I made this fog chiller out of some insulation foam, a box, pvc pipe, and chicken wire. It was just a collection of stuff I had laying around.

Here are some pictures of how its set up and how it works _without_ ice:


----------



## abaron13 (Sep 25, 2011)

This is how it works _with _ice(22 pounds):


----------



## RoxyBlue (Oct 6, 2008)

Oooh, really nice ground hugging fog!


----------



## Lunatic (Oct 3, 2006)

Real nice! Love the look of the box and how nicely it exits onto the ground...nice and flat.


----------



## abaron13 (Sep 25, 2011)

Yeah, I love it!
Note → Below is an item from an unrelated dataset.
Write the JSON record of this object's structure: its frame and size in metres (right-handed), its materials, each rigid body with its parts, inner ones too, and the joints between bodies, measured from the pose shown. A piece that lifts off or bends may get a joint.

The only problem is, which I'm sure is the problem with all fog, is the slightest breeze and it lifts up and disperses... :/
But it works perfect without wind, and I think the ice was the most expensive part of this whole chiller!


----------



## MapThePlanet (Nov 12, 2010)

Fantastic "budget build" Great use of up-cycling old stuff


----------



## Moon Dog (Oct 3, 2006)

What are the dimensions of the box?


----------



## abaron13 (Sep 25, 2011)

Moon Dog said:


> What are the dimensions of the box?


20x15x15


----------



## QDance (Aug 16, 2011)

Okay, I never understood how these work. I know the fog goes straight up and hits the ceiling of the box, but then what are those other pipes for? And how does the fog end up leaving the box if it's not really being directed to the exit? :/ I don't get it


----------



## abaron13 (Sep 25, 2011)

Yes, the fog is directed upwards, above the ice. And then it filters through the ice as it cools. The other pipes are there simply to support the wire basket that holds the ice. The holes are so the fog can flow easily and doesn't get trapped. The fog eventually gets forced out of the box due to the volume of it in the box.


----------



## dead hawk (Jun 5, 2012)

i like using icepacks because they dont melt they leak a little and thats only because condensation and whatnot they also refreeze so you dont have to keep using water


----------



## niblique71 (Dec 2, 2009)

That looks kinda familiar... Great Job


----------



## abaron13 (Sep 25, 2011)

niblique71 said:


> That looks kinda familiar... Great Job


haha yeah, I edited my original post tipping my hat to your design, but I guess it didn't save... I had almost all the materials and it just fell into place  Thank you for the great idea!


----------